WELCOME TO PINE HILL

WELCOME TO PINE HILL

(director/writer: Keith Miller; screenwriter: story by Keith Miller; cinematographers: Alex Mallis/Lily Henderson/Begonia Colomar; editor: Keith Miller; music: Michael Rosen; cast: Shannon Harper (Shannon /Abu), Keith Miller (Keith), Mary Meyers (Mother), Ernest Bastien (Friend #1); Runtime: 81; MPAA Rating: NR; producers: Elisabeth Holm/Keith Miller; Oscilloscope Laboratories; 2012)

The urban angst over the city’s diversity seems authentic.”

Reviewed by Dennis Schwartz

Keith Miller (“The Visit”) is the writer-director of this slice-of-life drama, that mixes together fiction and reality in its semi-improvised presentation. It’s a follow-up to his 2010 Prince William short.
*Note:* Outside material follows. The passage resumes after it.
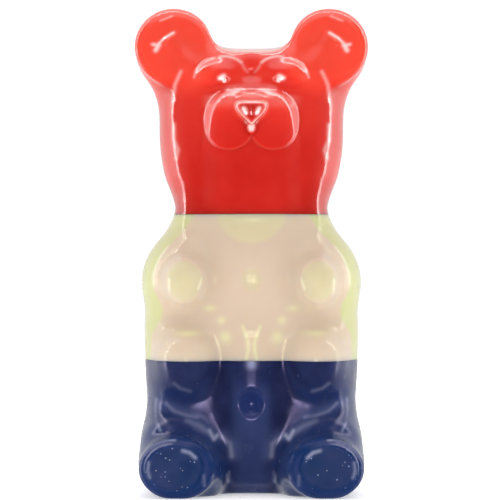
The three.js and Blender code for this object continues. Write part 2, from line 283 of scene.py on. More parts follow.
# %% Slopes of the form
FEEL = 0.02  # mm between the points that a slope is felt at
WEAKEST = 0.2  # a weaker slope counts as this, so that a step onto the form stays short


def slope_of(p):
    """The form's height at each point, and the direction in which it rises."""
    x, y, z = p.T
    height = bear(x, y, z)
    rise = np.stack([bear(x + FEEL, y, z), bear(x, y + FEEL, z), bear(x, y, z + FEEL)], 1)
    return height, (rise - height[:, None]) / FEEL


def outward(p):
    _, rise = slope_of(p)
    return rise / np.linalg.norm(rise, axis=1)[:, None]


def settle(p, steps):
    """Moves each point down or up its slope onto the form."""
    for _ in range(steps):
        height, rise = slope_of(p)
        p = p - rise * (height / np.maximum((rise**2).sum(1), WEAKEST))[:, None]
    return p


# %% The surface net
CELL = 0.8  # mm
REACH = 57  # the grid runs this far to the sides, the front and the back
GRID_FOOT, GRID_TOP = -2, 233
GRID_LIFT = 0.3  # so that no level of the grid lies on the flat underside


def grid_of_heights():
    """Heights on a grid that is symmetric about X = 0: one half is worked out and mirrored."""
    x = np.arange(0.5, REACH / CELL) * CELL
    y = np.arange(-REACH, REACH, CELL)
    z = np.arange(GRID_FOOT, GRID_TOP, CELL) + GRID_LIFT
    half = bear(x[:, None, None], y[None, :, None], z[None, None, :])
    return np.concatenate([half[::-1], half]), np.array([-x[-1], y[0], z[0]])


def crossed_cells(values, low):
    """The cells that the surface passes through, and a vertex amid its crossings in each."""
    inside = values < 0
    corner = np.array([(i, j, k) for i in (0, 1) for j in (0, 1) for k in (0, 1)])
    span = np.array(values.shape) - 1
    count = np.zeros(span, np.int8)
    for i, j, k in corner:
        count += inside[i : i + span[0], j : j + span[1], k : k + span[2]]
    cells = np.argwhere((count > 0) & (count < len(corner)))
    at = cells[:, None, :] + corner[None]
    held = values[at[..., 0], at[..., 1], at[..., 2]]
    total, hits = np.zeros((len(cells), 3)), np.zeros(len(cells))
    for a in range(len(corner)):
        for b in range(a + 1, len(corner)):
            if np.abs(corner[a] - corner[b]).sum() != 1:
                continue
            cross = (held[:, a] < 0) != (held[:, b] < 0)
            t = np.where(cross, held[:, a] / np.where(cross, held[:, a] - held[:, b], 1), 0)
            total += cross[:, None] * (corner[a] + t[:, None] * (corner[b] - corner[a]))
            hits += cross
    return cells, low + CELL * (cells + total / hits[:, None])


def surface_net(values, low):
    """A square round each grid edge that the surface crosses, facing outwards."""
    cells, points = crossed_cells(values, low)
    number = np.full(np.array(values.shape) - 1, -1)
    number[tuple(cells.T)] = np.arange(len(cells))
    inside = values < 0
    squares = []
    for axis in range(3):
        a, b = np.moveaxis(inside, axis, 0)[:-1], np.moveaxis(inside, axis, 0)[1:]
        edges = np.argwhere(a != b)
        leaves = a[tuple(edges.T)]
        u, v = [other for other in range(3) if other != axis]
        edges = np.insert(edges[:, 1:], axis, edges[:, 0], axis=1)
        ring = []
        for du, dv in ((-1, -1), (0, -1), (0, 0), (-1, 0)):
            cell = edges.copy()
            cell[:, u] += du
            cell[:, v] += dv
            ring.append(number[tuple(cell.T)])
        ring = np.stack(ring, 1)
        flip = leaves if axis == 1 else ~leaves
        ring[flip] = ring[flip][:, ::-1]
        squares.append(ring)
    return points, np.concatenate(squares)


# %% Build the skin
EASING = 0.5  # of the way to its neighbours' middle, in each round


def ease(points, squares, rounds):
    """Moves each vertex towards the middle of its neighbours, but only along the skin."""
    a, b = squares.ravel(), np.roll(squares, -1, axis=1).ravel()
    for _ in range(rounds):
        total, near = np.zeros_like(points), np.zeros(len(points))
        for one, other in ((a, b), (b, a)):
            for c in range(3):
                total[:, c] += np.bincount(one, points[other, c], len(points))
            near += np.bincount(one, minlength=len(points))
        way = total / near[:, None] - points
        out = outward(points)
        points = settle(points + EASING * (way - out * (way * out).sum(1)[:, None]), steps=1)
    return settle(points, steps=3)


points, squares = surface_net(*grid_of_heights())
points = ease(settle(points, steps=2), squares, rounds=4)
print("skin", len(points), "vertices", len(squares), "squares, off the form by",
      round(float(np.abs(slope_of(points)[0]).max()), 5), "mm")

# %% [markdown]
# ## Painted light and shade: where the gel is thin, creased or pale
# Gel doesn't look one colour: light passes through it, so an ear is brighter than the thick of
# the head, and a crease is darker than the bulge beside it. A real volume would show that by
# itself, but it renders slowly and most viewers of a model can't show it. Here each vertex keeps
# a few shares from 0 to 1, measured on the form, and the gel's material paints light and shade
# into its colours by them: light where the gel is thin, shade in creases, and pale reflections
# of the studio on flanks, brows, muzzle, paws and belly. Places are given as the front shows
# them: across from the middle, and up.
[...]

The pic opens with the white director walking his dog at night in Pine Hill and encountering a burly black Pine Hill, Brooklyn neighbor, Shannon Harper, a former drug dealer gone legit as a midtown insurance adjustor by day, bouncer by night, who claims that’s his lost dog and wants it back. Shannon claims he owned the dog until it got loose two months ago and the nervous Keith tries to find a way to keep the dog, even if means shelling out $250.

The cheaply made short was the winner of the jury prize for best feature at the 2012 Slamdance Film Festival.

The story turns on Shannon receiving a life-threatening cancer report and thereby trying to square things with friends, family and his former criminal associates without telling them of his immanent death. It concludes with Shannon inexplicably hitting the hiking trails of the Catskill Mountains for the first time and it concludes with the dying cancer patient vanishing into the woods at nightfall.

The soft-spoken giant African-American is a menacing figure, as he appears easygoing but gives off possible bad guyvibes.

The dialogue is stilted and the viewing from the shaky handheld camera is annoying, but the urban angst over the city’s diversity seems authentic and the intimate performance by Shannon gives the pic an edge.